Sensible borrowing often goes arm-in-arm with regular saving. To restrict borrowing to only the essentials, you need to have a good pot behind you to cover everything else. Indeed, for a mortgage, you need to put at least ten percent of that purchase price plus your fees into the pot before a lender offers you anything. So how can you make sure you’re saving regularly?
The important thing to remember is that debts are repaid before you start squirrelling money away. After all, the vast majority of your loans are accruing extra costs in interest every day. The sooner you repay, the less you have to repay. Some loans come with early settlement fees, so always check these first.
Of course, one of the easiest ways to get into debt is to spend more than you have coming in. This can easily happen if you lose your job or you have sudden extra costs from an illness or home disaster. Adjusting your lifestyle and your spending to better match your income is crucial. During these difficult times, it might be impossible to bolster your savings pot. Instead, you might find it necessary to deplete it.
There are other ways you can cope with these difficult circumstances.
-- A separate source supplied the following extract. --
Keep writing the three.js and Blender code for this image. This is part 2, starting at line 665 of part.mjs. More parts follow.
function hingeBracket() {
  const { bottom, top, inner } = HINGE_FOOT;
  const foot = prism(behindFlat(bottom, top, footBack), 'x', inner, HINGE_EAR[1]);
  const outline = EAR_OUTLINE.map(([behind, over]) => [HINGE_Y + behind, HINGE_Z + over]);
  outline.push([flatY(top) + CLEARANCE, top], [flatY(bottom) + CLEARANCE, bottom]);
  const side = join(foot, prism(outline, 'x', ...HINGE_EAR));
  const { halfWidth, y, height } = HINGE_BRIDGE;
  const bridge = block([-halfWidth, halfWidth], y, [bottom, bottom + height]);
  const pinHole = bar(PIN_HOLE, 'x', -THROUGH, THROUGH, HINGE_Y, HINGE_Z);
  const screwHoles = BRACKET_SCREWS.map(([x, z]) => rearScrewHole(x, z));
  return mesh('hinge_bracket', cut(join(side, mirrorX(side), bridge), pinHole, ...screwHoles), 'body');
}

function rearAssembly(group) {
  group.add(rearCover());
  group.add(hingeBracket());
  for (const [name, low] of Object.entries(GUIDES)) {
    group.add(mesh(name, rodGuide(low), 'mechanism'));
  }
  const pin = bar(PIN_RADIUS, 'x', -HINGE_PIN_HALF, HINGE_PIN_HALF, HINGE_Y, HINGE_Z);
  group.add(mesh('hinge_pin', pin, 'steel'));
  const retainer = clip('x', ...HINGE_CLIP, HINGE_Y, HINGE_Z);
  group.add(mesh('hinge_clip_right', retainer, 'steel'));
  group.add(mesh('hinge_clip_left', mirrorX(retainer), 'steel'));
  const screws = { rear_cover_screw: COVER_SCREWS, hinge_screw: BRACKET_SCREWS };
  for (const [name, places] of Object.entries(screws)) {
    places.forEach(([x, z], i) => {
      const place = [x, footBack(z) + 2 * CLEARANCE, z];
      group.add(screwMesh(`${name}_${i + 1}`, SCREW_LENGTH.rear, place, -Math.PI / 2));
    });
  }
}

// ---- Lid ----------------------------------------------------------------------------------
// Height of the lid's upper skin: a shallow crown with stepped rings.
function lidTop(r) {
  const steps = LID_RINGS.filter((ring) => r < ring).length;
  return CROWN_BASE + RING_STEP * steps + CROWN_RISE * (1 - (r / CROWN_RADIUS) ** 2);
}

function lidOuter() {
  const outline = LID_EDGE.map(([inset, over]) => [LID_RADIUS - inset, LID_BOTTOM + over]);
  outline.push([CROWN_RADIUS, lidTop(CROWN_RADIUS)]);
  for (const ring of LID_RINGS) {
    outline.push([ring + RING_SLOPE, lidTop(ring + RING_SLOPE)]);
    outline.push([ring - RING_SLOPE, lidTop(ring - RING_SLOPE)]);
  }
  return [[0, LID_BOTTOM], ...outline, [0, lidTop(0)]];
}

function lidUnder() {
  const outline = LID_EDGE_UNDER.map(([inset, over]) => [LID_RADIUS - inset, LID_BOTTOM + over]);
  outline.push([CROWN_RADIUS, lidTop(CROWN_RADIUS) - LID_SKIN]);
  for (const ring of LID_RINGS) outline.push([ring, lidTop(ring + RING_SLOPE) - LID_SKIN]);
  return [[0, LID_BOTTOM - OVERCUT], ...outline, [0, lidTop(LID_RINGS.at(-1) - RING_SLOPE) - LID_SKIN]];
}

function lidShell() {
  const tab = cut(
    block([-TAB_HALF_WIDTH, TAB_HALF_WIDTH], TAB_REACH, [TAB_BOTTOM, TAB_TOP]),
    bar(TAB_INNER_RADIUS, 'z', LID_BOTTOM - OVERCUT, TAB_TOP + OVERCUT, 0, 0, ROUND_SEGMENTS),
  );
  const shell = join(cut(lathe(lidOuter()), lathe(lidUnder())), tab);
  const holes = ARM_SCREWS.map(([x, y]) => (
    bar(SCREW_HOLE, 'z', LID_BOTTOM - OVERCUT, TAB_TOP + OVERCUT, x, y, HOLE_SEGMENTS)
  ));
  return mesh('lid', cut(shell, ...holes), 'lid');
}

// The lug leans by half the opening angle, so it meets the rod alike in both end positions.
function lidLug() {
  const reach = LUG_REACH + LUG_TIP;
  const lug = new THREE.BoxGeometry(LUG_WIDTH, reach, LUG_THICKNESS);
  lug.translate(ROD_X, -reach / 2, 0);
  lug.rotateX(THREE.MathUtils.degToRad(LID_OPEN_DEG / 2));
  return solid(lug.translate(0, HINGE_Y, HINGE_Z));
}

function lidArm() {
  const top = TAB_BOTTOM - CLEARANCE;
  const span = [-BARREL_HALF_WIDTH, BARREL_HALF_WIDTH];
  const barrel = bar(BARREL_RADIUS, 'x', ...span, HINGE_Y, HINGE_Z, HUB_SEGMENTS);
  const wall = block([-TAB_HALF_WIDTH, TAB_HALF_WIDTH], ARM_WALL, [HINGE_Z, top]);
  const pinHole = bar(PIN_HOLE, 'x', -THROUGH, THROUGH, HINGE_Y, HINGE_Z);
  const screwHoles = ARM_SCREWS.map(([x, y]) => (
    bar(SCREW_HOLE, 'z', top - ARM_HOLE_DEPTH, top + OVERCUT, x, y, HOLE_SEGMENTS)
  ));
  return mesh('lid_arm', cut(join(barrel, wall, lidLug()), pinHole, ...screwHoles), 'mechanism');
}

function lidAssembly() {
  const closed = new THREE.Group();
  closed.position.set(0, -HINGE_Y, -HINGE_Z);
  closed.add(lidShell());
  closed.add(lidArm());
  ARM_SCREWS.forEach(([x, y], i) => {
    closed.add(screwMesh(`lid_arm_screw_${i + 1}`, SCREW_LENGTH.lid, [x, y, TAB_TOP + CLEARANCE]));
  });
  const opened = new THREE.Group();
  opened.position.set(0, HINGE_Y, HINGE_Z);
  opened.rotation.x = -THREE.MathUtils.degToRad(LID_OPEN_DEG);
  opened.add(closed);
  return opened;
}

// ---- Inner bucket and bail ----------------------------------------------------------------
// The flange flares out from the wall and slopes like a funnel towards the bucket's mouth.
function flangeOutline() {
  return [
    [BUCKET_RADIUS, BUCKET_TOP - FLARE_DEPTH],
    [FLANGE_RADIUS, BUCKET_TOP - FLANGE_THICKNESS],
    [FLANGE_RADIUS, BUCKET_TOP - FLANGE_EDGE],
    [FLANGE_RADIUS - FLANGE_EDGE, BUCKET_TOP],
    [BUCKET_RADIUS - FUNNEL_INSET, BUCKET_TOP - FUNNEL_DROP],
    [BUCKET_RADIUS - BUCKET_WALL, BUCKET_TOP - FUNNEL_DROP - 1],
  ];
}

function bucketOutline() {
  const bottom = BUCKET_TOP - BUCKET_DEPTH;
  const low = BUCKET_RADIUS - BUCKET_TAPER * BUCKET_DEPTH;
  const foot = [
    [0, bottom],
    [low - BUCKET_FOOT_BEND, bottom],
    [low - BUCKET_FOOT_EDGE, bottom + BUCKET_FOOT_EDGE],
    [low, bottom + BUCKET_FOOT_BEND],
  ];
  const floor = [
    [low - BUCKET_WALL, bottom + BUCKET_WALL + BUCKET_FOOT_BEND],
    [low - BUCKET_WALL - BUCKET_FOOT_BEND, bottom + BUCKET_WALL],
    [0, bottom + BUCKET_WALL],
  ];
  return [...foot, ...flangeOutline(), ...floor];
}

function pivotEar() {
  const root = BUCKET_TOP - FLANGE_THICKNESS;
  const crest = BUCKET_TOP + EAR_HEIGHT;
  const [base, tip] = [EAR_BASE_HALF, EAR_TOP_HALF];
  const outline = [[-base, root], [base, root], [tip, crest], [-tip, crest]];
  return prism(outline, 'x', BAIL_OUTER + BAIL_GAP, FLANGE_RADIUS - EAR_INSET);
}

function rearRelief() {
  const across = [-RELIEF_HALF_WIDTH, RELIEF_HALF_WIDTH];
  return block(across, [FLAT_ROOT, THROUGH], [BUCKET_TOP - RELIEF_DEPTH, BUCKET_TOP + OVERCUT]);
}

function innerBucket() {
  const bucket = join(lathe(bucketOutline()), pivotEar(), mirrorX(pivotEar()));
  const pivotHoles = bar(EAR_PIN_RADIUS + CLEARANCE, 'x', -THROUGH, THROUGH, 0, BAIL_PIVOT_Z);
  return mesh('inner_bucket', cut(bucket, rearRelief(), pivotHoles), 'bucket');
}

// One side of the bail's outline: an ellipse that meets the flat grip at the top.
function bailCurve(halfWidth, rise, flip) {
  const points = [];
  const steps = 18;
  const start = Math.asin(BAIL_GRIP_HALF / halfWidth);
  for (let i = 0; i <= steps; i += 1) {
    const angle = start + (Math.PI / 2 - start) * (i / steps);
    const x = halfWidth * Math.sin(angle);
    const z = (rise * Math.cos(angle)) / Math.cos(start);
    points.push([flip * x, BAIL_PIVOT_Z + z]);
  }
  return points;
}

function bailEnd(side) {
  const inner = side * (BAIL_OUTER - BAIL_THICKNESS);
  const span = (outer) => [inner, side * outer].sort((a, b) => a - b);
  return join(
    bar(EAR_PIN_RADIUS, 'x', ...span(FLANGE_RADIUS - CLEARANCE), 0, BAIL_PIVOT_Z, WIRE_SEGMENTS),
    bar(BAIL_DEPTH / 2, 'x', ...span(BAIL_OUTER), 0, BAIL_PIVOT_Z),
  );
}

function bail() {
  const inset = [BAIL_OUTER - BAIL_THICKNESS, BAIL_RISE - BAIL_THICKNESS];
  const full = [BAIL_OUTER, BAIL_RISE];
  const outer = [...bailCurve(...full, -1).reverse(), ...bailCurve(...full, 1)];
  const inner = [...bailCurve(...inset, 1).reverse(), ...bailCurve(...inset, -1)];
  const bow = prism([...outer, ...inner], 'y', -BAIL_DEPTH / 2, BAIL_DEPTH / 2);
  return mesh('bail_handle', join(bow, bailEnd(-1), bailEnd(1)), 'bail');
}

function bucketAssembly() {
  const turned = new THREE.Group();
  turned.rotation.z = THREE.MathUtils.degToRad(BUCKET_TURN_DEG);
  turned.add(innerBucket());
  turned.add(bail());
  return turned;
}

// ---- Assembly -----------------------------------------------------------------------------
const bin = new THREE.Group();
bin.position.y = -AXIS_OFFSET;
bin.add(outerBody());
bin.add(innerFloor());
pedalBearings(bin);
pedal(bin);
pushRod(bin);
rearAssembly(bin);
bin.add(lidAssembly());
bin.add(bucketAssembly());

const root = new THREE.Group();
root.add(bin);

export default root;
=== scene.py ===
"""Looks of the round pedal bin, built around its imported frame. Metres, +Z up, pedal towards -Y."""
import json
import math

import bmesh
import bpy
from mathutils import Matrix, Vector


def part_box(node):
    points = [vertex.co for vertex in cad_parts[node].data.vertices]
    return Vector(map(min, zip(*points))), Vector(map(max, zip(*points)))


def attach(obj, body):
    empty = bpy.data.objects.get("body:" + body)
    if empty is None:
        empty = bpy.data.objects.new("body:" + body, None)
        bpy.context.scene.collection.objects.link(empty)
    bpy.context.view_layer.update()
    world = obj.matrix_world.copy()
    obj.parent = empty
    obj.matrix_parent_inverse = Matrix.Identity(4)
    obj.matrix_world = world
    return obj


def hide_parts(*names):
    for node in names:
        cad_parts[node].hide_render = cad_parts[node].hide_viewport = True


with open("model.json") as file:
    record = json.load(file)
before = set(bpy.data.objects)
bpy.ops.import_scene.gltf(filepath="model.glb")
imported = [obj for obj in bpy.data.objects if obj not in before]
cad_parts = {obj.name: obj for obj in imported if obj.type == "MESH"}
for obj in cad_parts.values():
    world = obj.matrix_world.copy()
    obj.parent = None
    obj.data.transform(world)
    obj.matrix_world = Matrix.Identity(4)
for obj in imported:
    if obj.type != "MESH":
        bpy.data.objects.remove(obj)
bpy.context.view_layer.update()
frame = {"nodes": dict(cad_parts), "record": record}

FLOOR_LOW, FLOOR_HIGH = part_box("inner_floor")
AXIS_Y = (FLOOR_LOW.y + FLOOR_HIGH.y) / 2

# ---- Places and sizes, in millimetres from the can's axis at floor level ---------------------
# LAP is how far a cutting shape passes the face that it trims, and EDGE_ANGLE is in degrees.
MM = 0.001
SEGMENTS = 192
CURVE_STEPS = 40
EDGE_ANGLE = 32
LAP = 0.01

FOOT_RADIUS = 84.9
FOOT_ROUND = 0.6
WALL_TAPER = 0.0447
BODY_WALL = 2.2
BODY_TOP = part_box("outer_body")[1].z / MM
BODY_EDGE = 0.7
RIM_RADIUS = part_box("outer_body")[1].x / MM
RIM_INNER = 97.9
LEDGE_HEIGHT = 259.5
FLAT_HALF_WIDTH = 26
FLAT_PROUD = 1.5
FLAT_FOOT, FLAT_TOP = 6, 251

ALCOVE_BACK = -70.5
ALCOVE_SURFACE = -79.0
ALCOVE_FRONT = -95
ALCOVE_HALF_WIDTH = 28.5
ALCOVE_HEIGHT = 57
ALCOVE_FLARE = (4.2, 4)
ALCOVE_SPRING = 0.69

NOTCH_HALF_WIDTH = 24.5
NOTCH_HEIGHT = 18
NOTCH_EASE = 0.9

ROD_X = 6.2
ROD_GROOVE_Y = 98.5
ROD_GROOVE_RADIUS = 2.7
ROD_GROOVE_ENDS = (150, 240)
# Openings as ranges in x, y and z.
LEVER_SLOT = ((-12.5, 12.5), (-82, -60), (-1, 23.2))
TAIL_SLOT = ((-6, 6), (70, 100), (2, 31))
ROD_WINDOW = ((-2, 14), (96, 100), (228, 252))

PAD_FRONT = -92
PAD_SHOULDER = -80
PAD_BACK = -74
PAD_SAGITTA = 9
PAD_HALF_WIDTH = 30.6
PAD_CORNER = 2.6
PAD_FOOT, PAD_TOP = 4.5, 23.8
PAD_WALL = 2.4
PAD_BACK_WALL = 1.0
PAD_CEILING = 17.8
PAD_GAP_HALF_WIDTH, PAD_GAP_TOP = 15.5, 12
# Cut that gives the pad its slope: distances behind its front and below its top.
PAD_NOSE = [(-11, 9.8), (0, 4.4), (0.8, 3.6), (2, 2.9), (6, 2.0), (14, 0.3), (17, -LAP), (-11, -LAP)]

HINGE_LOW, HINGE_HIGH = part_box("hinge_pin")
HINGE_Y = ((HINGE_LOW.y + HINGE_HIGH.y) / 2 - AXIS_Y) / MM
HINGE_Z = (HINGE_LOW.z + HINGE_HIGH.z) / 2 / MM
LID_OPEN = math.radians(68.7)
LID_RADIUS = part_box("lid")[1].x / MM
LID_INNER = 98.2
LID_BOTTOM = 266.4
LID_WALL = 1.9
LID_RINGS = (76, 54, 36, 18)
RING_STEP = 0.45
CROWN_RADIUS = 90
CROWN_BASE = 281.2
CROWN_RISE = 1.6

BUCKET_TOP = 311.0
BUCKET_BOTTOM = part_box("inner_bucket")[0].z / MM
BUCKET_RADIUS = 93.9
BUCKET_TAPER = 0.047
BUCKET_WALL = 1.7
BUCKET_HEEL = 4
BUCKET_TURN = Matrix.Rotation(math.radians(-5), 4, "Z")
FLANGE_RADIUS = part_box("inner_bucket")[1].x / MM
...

Taking on extra work, temp work, or part-time positions can boost your income, making a frugal life more affordable. Temp work is often quick and easy to find. You simply need to spend a morning putting your curriculum vitae or resume together and pop into the local agencies. Take anything just to bring in some cash. It might not be a financially rewarding or prestigious as previous positions, but now is not a time for pride.
What is most important is that you keep your repayments going as long as you can. If you speak directly to your creditors, you can negotiate a period of reduced payments to tide you over. This is a much better approach than simply missing them. Don’t attempt to borrow more money if you have no chance of an income to cover it. You might find you’re in even more trouble! Take borrowing as a serious commitment rather than letting it become a serious debt.